Preheat your griddle to 300, add the leftover 1/2 tsp salt and mix till totally combined. Now the recipe says to put 3″ metal rings onto the griddle and coat them with vegetable spray (4″ for the giant ones). My metal ring is 2.5″, and while I read on Daring Bakers that a tuna can is the perfect size for the huge ones, I went with minis! 1/4 cup of batter per muffin for about 5 minutes each side and they’re so cute!!

Split with a fork to get that nook and cranny goodness!

Now that that’s out of the way, it was time for the Hollandaise sauce and poach the eggs! I had never made Hollandaise sauce before, but I’ve wanted to do forever.

Eggs Benedict w/ Hollandaise Sauce – from Alton Brown
4 eggs
2 English muffins
4 slices of Canadian bacon/back bacon
Chives, for garnish
Splash of vinegar (for poaching)

3 large egg yolks
1 tsp water
1/4 tsp sugar
12 tbsp unsalted butter, chilled and cut in small pieces
1/2 tsp kosher salt
2 tsp freshly squeezed lemon juice
Pinch cayenne pepper (optional)

1. Fill a medium saucepan halfway with water and bring to a simmer.

2. Cut the chilled butter into small pieces and set aside.

3. Whisk egg yolks and 1 tsp. (5 ml) water in a mixing bowl large enough to sit on the saucepan without touching the water (or in top portion of a double boiler). Whisk for 1–2 minutes, until egg yolks lighten. Add the sugar and whisk 30 seconds more.
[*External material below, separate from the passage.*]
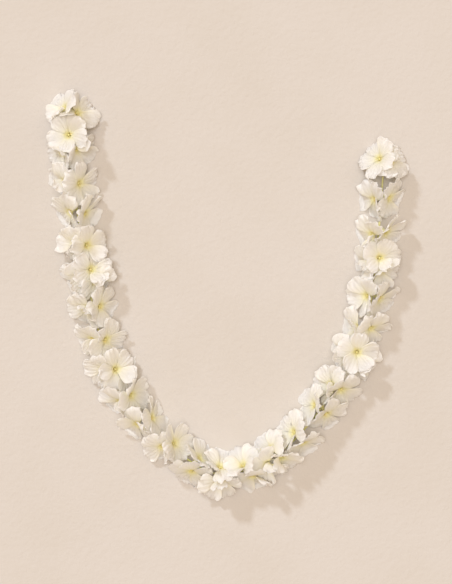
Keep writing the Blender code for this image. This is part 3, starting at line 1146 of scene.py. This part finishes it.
    def _crossings(self, points: Array, greens: BVHTree) -> Array:
        """Finds the faces that cross another petal, a funnel or the stem.

        Args:
            points: Every petal's rows of points.
            greens: The stem and its cups.

        Returns:
            1 at each corner of such a face and 0 elsewhere, in rows and columns.
        """
        outer_faces = self.faces[self.first_face :]
        corners = [petal.reshape(-1, 3).tolist() for petal in points]
        whole = [BVHTree.FromPolygons(petal, self.faces) for petal in corners]
        outer = [BVHTree.FromPolygons(petal, outer_faces) for petal in corners]
        low, high = points.min(axis=(1, 2)), points.max(axis=(1, 2))
        near = np.all((low[:, None] < high[None]) & (high[:, None] > low[None]), axis=-1)
        hits = np.zeros((len(points), len(self.faces)))
        for a, b in zip(*np.nonzero(np.triu(near, 1))):
            siblings = a // self.form.petals == b // self.form.petals
            trees, first = (outer, self.first_face) if siblings else (whole, 0)
            for face_a, face_b in trees[a].overlap(trees[b]):
                hits[a, first + face_a] = hits[b, first + face_b] = 1.0
        for a, tree in enumerate(outer):
            for face, _ in tree.overlap(greens):
                hits[a, self.first_face + face] = 1.0
        marks = np.zeros(points.shape[:3])
        hits = hits.reshape(len(points), -1, self.columns)
        for rows, columns in itertools.product((slice(0, -1), slice(1, None)), repeat=2):
            marks[:, rows, columns] = np.maximum(marks[:, rows, columns], hits)
        return marks

    def _settle(self, plain: Array, fine: Array, greens: BVHTree) -> Array:
        """Draws petals back towards their solids' form where they cross, and from there outwards.

        Args:
            plain: Every petal's rows of points in its solid's form.
            fine: The same in its fine form.
            greens: The stem and its cups.

        Returns:
            The settled points.
        """
        share = np.ones(fine.shape[:3])
        for turn in range(self.settlings):
            marks = self._crossings(plain + share[..., None] * (fine - plain), greens)
            LOG.info("settling %d: %d corners cross, share %.3f", turn, marks.sum(), share.mean())
            if not marks.any():
                break
            for _ in range(self.mark_spreadings):
                padded = np.pad(marks, ((0, 0), (1, 1), (1, 1)), mode="edge")
                beside = padded[:, 1:-1, 2:] + padded[:, 1:-1, :-2]
                along = padded[:, 2:, 1:-1] + padded[:, :-2, 1:-1]
                marks = np.maximum(marks, self.mark_spread * np.maximum(beside, along) / 2)
            share *= 1 - self.yielding * np.maximum.accumulate(marks, axis=1)
        return plain + share[..., None] * (fine - plain)

    def make(self, blossoms: list[Blossom], greens: BVHTree) -> list[Piece]:
        """Shapes all the corollas together, so that their petals keep clear of each other, and dresses them.

        Args:
            blossoms: The blossoms, in the order of their nodes.
            greens: The stem and its cups.

        Returns:
            The pieces.
        """
        grids = [self._grids(number, blossom) for number, blossom in enumerate(blossoms, 1)]
        plain, fine = (np.concatenate(group) for group in zip(*grids))
        settled = self._settle(plain, fine, greens).reshape(len(blossoms), -1, 3)
        pieces = [self._piece(number, points) for number, points in enumerate(settled, 1)]
        bpy.data.objects.remove(self.blank, do_unlink=True)
        return pieces

    def _piece(self, number: int, rows: Array) -> Piece:
        """Makes one corolla from a copy of the blank.

        Args:
            number: The number of its node.
            rows: Its points, row by row.

        Returns:
            The piece.
        """
        points = np.zeros_like(rows)
        points[self.order] = rows
        mesh = self.blank.data.copy()
        write_points(mesh, points)
        piece = placed(f"corolla_{number:02d}", mesh)
        self._map(mesh)
        select_only(piece)
        with edit_mode():
            bpy.ops.mesh.select_all(action="SELECT")
            bpy.ops.mesh.remove_doubles(threshold=self.weld)
        apply_modifier(piece, "SOLIDIFY", thickness=self.sheet, offset=0.0)
        bpy.ops.object.shade_smooth()
        return dressed(piece, self.material, f"bloom_{number:02d}", Slot.PETAL)

    def _map(self, mesh: Mesh) -> None:
        """Gives a corolla its own map, across from 0 to 1 and along from the mouth.

        Args:
            mesh: The corolla's mesh, its corners still in the blank's order.
        """
        while mesh.uv_layers:
            mesh.uv_layers.remove(mesh.uv_layers[0])
        layer = mesh.uv_layers.new(name=PETAL_MAP)
        places = np.zeros((len(mesh.vertices), 2))
        places[self.order] = np.stack([(self.u.ravel() + 1) / 2, self.v.ravel()], -1)
        corners = np.zeros(len(mesh.loops), int)
        mesh.loops.foreach_get("vertex_index", corners)
        layer.data.foreach_set("uv", places[corners].ravel())


@dataclass
class Greenery:
    """The fine stem with a calyx cup at the foot of every blossom."""

    route: Route
    material: Material
    radius: float = 0.0012
    sides: int = 4
    step: float = 0.0035
    swelling: float = 0.22
    swelling_spacing: float = 0.0420
    swelling_sharpness: int = 6
    waver: float = 0.05
    waver_rate: float = 700.0
    sepals: int = 5
    wall: float = 0.00030
    profile: tuple[Pair, ...] = (
        (0.00085, -0.0043), (0.00080, -0.0032), (0.00095, -0.0022), (0.00150, -0.0014),
        (0.00215, -0.0008), (0.00245, 0.0001), (0.00270, 0.0009),
    )
    sepal_tip: Pair = (0.00335, 0.0032)

    def _tube(self) -> Piece:
        """Models the bare stem, with a slight swelling about as often as a pair of blossoms.

        Returns:
            The object.
        """
        select_only()
        bpy.ops.curve.primitive_nurbs_path_add()
        line = bpy.context.object.data
        line.splines.clear()
        count = round(self.route.length / self.step)
        spline = line.splines.new("POLY")
        spline.points.add(count)
        for k, point in enumerate(spline.points):
            distance = self.route.length * k / count
            centre, _ = self.route.at(distance)
            near = 0.5 + 0.5 * math.cos(math.tau * distance / self.swelling_spacing)
            swell = self.swelling * near**self.swelling_sharpness
            point.co = (*centre, 1.0)
            point.radius = 1 + swell + self.waver * math.sin(distance * self.waver_rate)
        line.dimensions = "3D"
        line.bevel_depth = self.radius
        line.bevel_resolution = self.sides
        line.use_fill_caps = True
        bpy.ops.object.convert(target="MESH")
        return bpy.context.object

    def _cup(self) -> Piece:
        """Models one calyx cup at the origin, with five pointed sepals round the foot of a funnel.

        Returns:
            The object.
        """
        cup = raised(self.profile, 2 * self.sepals)
        with edit_mode():
            bpy.ops.mesh.delete(type="ONLY_FACE")
        # Every second corner of the rim is drawn out into the point of a sepal.
        points = read_points(cup.data)
        radius, height = self.sepal_tip
        for index in np.flatnonzero(abs(points[:, 2] - self.profile[-1][1]) < SAME_PLACE):
            angle = math.atan2(points[index, 1], points[index, 0])
            if round(angle / (math.pi / self.sepals)) % 2 == 0:
                points[index] = (radius * math.cos(angle), radius * math.sin(angle), height)
        write_points(cup.data, points)
        apply_modifier(cup, "SOLIDIFY", thickness=self.wall, offset=0.0)
        return cup

    def make(self, blossoms: list[Blossom]) -> Piece:
        """Makes the stem with its cups as one piece.

        Args:
            blossoms: The blossoms that it carries.

        Returns:
            The piece.
        """
        cups = mesh_copies(self._cup(), [blossom.placing for blossom in blossoms], "cup")
        piece = joined([self._tube(), *cups], "stem_and_calyces")
        bpy.ops.object.shade_smooth_by_angle(angle=SMOOTH_BELOW)
        return dressed(piece, self.material, STEM_NODE, Slot.STEM)


@dataclass
class Centres:
    """The pistil and the five stamens in the throat of every blossom."""

    pistil_material: Material
    stamen_material: Material
    stamens: int = 5
    filament_corners: int = 5
    filament_radius: float = 0.00016
    stamen_foot: Pair = (0.0011, 0.0010)
    stamen_top: Pair = (0.00255, 0.0092)
    stamen_turn: Limits = (-0.25, 0.25)
    stamen_stretch: Limits = (0.86, 1.08)
    anther: Triple = (0.00072, 0.00072, 0.00125)
    anther_tilt: float = math.radians(35)
    style_corners: int = 8
    style: tuple[Pair, ...] = ((0.00070, -0.0005), (0.00062, 0.0020), (0.00052, 0.0050), (0.00050, 0.0084))
    stigma: Triple = (0.00150, 0.00150, 0.00105)
    seed: int = 11

    def _stamen(self) -> Piece:
        """Models one stamen that leans outwards along +X, with its anther at the top.

        Returns:
            The object.
        """
        foot = Vector((self.stamen_foot[0], 0, self.stamen_foot[1]))
        top = Vector((self.stamen_top[0], 0, self.stamen_top[1]))
        lean = (top - foot).to_track_quat("Z", "Y").to_matrix().to_4x4()
        select_only()
        bpy.ops.mesh.primitive_cylinder_add(
            vertices=self.filament_corners, radius=self.filament_radius, depth=(top - foot).length,
            end_fill_type="TRIFAN",
        )
        filament = bpy.context.object
        filament.data.transform(Matrix.Translation((foot + top) / 2) @ lean)
        anther = bead(segments=6, rings=4, size=self.anther)
        anther.data.transform(Matrix.Translation(top) @ lean @ Matrix.Rotation(self.anther_tilt, 4, "Y"))
        return joined([filament, anther], "stamen")

    def _pistil(self) -> Piece:
        """Models one pistil: a tapered style and a rounded stigma.

        Returns:
            The object.
        """
        style = raised(self.style, self.style_corners)
        with edit_mode():
            bpy.ops.mesh.select_all(action="SELECT")
            bpy.ops.mesh.normals_make_consistent(inside=False)
        stigma = bead(segments=10, rings=7, size=self.stigma, height=self.style[-1][1])
        return joined([style, stigma], "pistil")

    def make(self, blossoms: list[Blossom]) -> list[Piece]:
        """Makes all the pistils as one piece and all the stamens as another.

        Args:
            blossoms: The blossoms that they stand in.

        Returns:
            The two pieces.
        """
        draw = random.Random(self.seed)
        places = [blossom.placing for blossom in blossoms]
        turns = []
        for place, k in itertools.product(places, range(self.stamens)):
            angle = math.tau * (k + 0.5) / self.stamens + draw.uniform(*self.stamen_turn)
            stretch = Matrix.Diagonal((1.0, 1.0, draw.uniform(*self.stamen_stretch), 1.0))
            turns.append(place @ Matrix.Rotation(angle, 4, "Z") @ stretch)
        stamens = joined(mesh_copies(self._stamen(), turns, "stamen"), "stamens")
        pistils = joined(mesh_copies(self._pistil(), places, "pistil"), "pistils")
        for piece, material in ((pistils, self.pistil_material), (stamens, self.stamen_material)):
            select_only(piece)
            bpy.ops.object.shade_smooth_by_angle(angle=SMOOTH_BELOW)
            dressed(piece, material, STEM_NODE, Slot.STEM)
        return [pistils, stamens]


@dataclass(frozen=True)
class Lamp:
    """One far lamp: the direction that it shines from, its strength, its width and its colour."""

    name: str
    towards: Triple
    strength: float
    angle: float
    colour: Triple

    def hang(self) -> None:
        """Adds the lamp to the scene."""
        light = bpy.data.lights.new(self.name, "SUN")
        light.energy = self.strength
        light.angle = self.angle
        light.color = self.colour
        lamp = placed(self.name, light)
        lamp.rotation_euler = Vector(self.towards).to_track_quat("Z", "Y").to_euler()


@dataclass(frozen=True)
class Studio:
    """The floor, the lights and the camera that looks straight down."""

    metres_per_pixel: float = 0.00135
    photo_size: tuple[int, int] = (452, 584)
    origin_pixel: Pair = (226.5, 294.0)
    camera_height: float = 2.4
    focus_height: float = 0.025
    lens: float = 85.0
    lamps: tuple[Lamp, ...] = (
        Lamp("key", (-0.80, 1.10, 1.0), 1.29, math.radians(5), (0.84, 0.91, 1.0)),
        Lamp("fill", (-0.04, 0.06, 1.0), 1.55, math.radians(30), (1.0, 0.97, 0.95)),
    )
    sky_colour: Colour = (1.0, 0.70, 0.42, 1.0)
    sky_strength: float = 0.475
    display_gamma: float = 1.2
    floor_size: float = 16.0

    def make_floor(self, material: Material) -> None:
        """Lays the floor under the garland.

        Args:
            material: The floor's material.
        """
        select_only()
        bpy.ops.mesh.primitive_plane_add(size=self.floor_size)
        floor = bpy.context.object
        floor.name = "floor"
        floor.data.materials.append(material)
        floor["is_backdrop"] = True

    def make_lights(self) -> None:
        """Sets a key light at the upper left, a wide fill above, a warm sky and the display's gamma."""
        for lamp in self.lamps:
            lamp.hang()
        world = bpy.data.worlds.new("sky")
        world.use_nodes = True
        sky = world.node_tree.nodes["Background"]
        sky.inputs["Color"].default_value = self.sky_colour
        sky.inputs["Strength"].default_value = self.sky_strength
        bpy.context.scene.world = world
        bpy.context.scene.view_settings.view_transform = "Standard"
        bpy.context.scene.view_settings.gamma = self.display_gamma

    def make_camera(self) -> None:
        """Hangs the camera over the middle of the photograph's frame."""
        data = bpy.data.cameras.new("camera")
        width, height = self.photo_size
        distance = self.camera_height - self.focus_height
        data.lens = self.lens
        data.sensor_fit = "AUTO"
        data.sensor_width = self.lens * height * self.metres_per_pixel / distance
        camera = placed("camera", data)
        x = (width / 2 - self.origin_pixel[0]) * self.metres_per_pixel
        y = (self.origin_pixel[1] - height / 2) * self.metres_per_pixel
        camera.location = (x, y, self.camera_height)
        bpy.context.scene.camera = camera


def count_triangles(piece: Piece) -> int:
    """How many triangles a piece has."""
    return sum(len(face.vertices) - 2 for face in piece.data.polygons)


def write_sizes() -> None:
    """Gathers the solids' box and the dressed garland's box as plain lists, and keeps them nowhere."""
    boxes = {"cad": CAD_BOX, "visual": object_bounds()}
    {name: [list(corner) for corner in box] for name, box in boxes.items()}


def main() -> None:
    """Builds the stage and every piece of the garland, and reports each piece."""
    logging.basicConfig(level=logging.INFO, format="%(name)s: %(message)s")
    studio = Studio()
    studio.make_camera()
    studio.make_lights()
    studio.make_floor(FloorFinish().material())
    route = Route()
    blossoms = GrowthRule(route).grow_all()
    form = PetalForm()
    stem = Greenery(route, StemFinish().material()).make(blossoms)
    corolla = Corolla(form, BendFinder(form), RuffleRule(form), PetalFinish().material())
    pieces = corolla.make(blossoms, tree_of(stem))
    pieces += [stem, *Centres(PistilFinish().material(), PollenFinish().material()).make(blossoms)]
    for piece in pieces:
        LOG.info("%s: %d triangles", piece.name, count_triangles(piece))
    LOG.info("all pieces: %d triangles", sum(count_triangles(piece) for piece in pieces))
    write_sizes()


if __name__ == "__main__":
    main()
4. Place bowl on saucepan over simmering water and whisk steadily 3–5 minutes (it only took about 3 for me) until the yolks thicken to coat the back of a spoon.
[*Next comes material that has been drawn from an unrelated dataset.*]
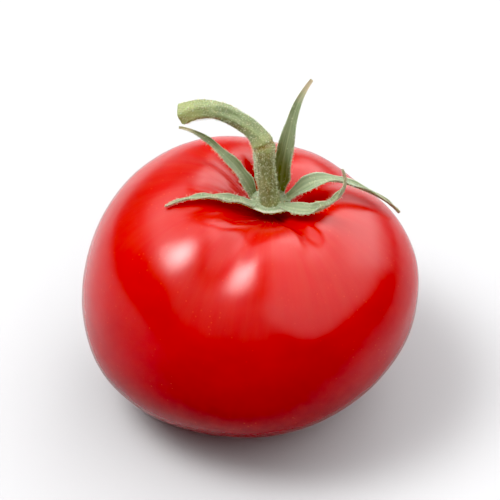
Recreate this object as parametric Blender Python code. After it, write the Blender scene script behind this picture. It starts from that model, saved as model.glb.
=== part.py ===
"""A large vine tomato as it is cut from its truss: the fruit, its six sepals and its stalk.

The fruit stands on the small flat spot at its blossom end. The origin is the middle of that spot,
+Z is up through the stalk, and -Y is the side that the sepal gap faces.
"""

from math import acos, cos, degrees, exp, pi, radians, sin, tan

import bmesh
import bpy
from mathutils import Vector
from mathutils.bvhtree import BVHTree

MM = 0.001
CLEARANCE = 0.35 * MM  # between any two pieces

# Fruit
FRUIT_WIDTH = 70.0 * MM  # across the belly, its widest ring
BELLY_HEIGHT = 26.0 * MM  # from the flat spot up to the belly
CROWN_RISE = 27.6 * MM  # from the belly to the top of the crown, if it had no hollow
SHOULDER_FULLNESS = 2.3  # superellipse exponent above the belly; 2 is an ellipse
BASE_FULLNESS = 2.12  # and below it
SHOULDER_TILT = 3.5 * MM  # how far the high shoulder stands above the middle, and the low one below
HIGH_SHOULDER = 187.0  # its azimuth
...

5. Remove from heat (but let the water continue to simmer) and whisk in the butter, 1 piece at a time. Move the bowl to the pan again as needed to melt the butter, making sure to whisk constantly.

6. Once all the butter is incorporated, remove from heat and whisk in the salt, lemon juice, and cayenne pepper (if using).

7. Keep the hollandaise warm while you poach your eggs in a thermos, carafe, or bowl that you’ve preheated with warm water.


8. If the water simmering in your pan has gotten too low, add enough so that you have 2–3 inches of water and bring back to a simmer.

9. Add salt and a splash of vinegar (any kind will do). I added about a tablespoon of vinegar to my small saucepan (about 3 cups of water/720 ml of water), but you may need more if you’re using a larger pan with more water.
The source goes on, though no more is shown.